There are hella people who have unfortunately been washed away by the sands of time. I am here to highlight their accomplishments so that our society realizes the magnitude of their impact on my life.
Important dood #1: The mother fucker who discovered smoking weed. Lets be real for a minute; how would you know smoking weed gets you high if no one's ever done it before? Did this fool go around smoking all sorts of plants until he smoked weed? What if he smoked poison ivy first? Would he become gay or some weird shit? Granted, marijuana's smell is potent, suggesting that when burned, it would release a strong aroma (and weed does smell like heaven). Point being, this important guy serendipidously stumbled upon the greatest thing in my life aside from masturbation.
Important dood #2: The guy/girl who invented masturbation. When I first learned of this, I found it so enjoyable that my penis maturbated itself. What else is there to say? The only negative effect caused by over-masturbating is good ol' crooked dick. Trust me, no man wants this. Consequences may be severe when exposed during sex with someone(s) else.
Important dood #3: The fool who discovered water. I drink it all the time.
Important dood #$: The inventor of money. I bet this guy/girl has a lot.
Important dood #5: The first pillow user. How the FUCK did people sleep before this? Unless they were shit-faced, they must have been the worst sleepers in the history of sleep. I use four pillows. This guy/girl gets a solid white-guy-thumbs-up. I bet he/she was white.

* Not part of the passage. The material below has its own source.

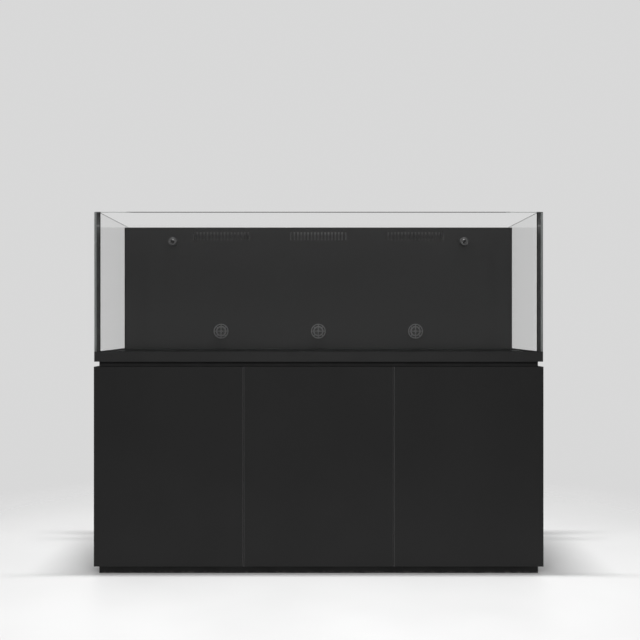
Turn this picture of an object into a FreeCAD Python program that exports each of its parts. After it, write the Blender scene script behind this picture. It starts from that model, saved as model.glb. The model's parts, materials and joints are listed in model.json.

Important dood #6" Mr. Nobel. This fool gets to have his award given to smart people who do important shit. He must make billions. I don't know how he tricked people into believing that an award with his name on it was so important, but he definitely succeeded. I'm not completely sure what that means, but it's definitely been an inspiration for me.
Important dood "7: The first person to create a bagel (this includes cream cheese, lox, onions). I'll probably get ridiculed by all my Chinese friends for saying this, but bagels are fucking bomb-ass-diggity. On par with home-made cookies?
Important dood #8: The creator of Hollywood. Is there anything more entertaining than watching these glamorous people live their lives? Every time I have self-confidence issues, I pop in an episode of The Hills and realize how I'm really not all that bad of a person after all.
Important dood #9: The inventor of old asian ladies. This person was a mother fucking genius. Fact 1: They always tell mysterious and ambiguous fortunes that always end up coming true one way or another. Fact 2: They always have hot ass daughters. They're always in some small little shop in some small alley located next to prostitutes and drug dealers. For some reason they always have a hot-ass daughter working with them in that shady=ass spot. Fact #3 They are always cleaning up my bottles and cans after I get shit-faced the night before.
Important dood #10: The guy who invented dogs. I love dogs. I wish this person had made it so they didn't piss or shit though. I hate cleaning up after dogs. If my dog didn't shit or piss, it'd probably be the best dog in all the land. I would also make it so he lived as long as me and ate my trash instead of food.
Worst dood #1: Whoever invented work. Fuck them.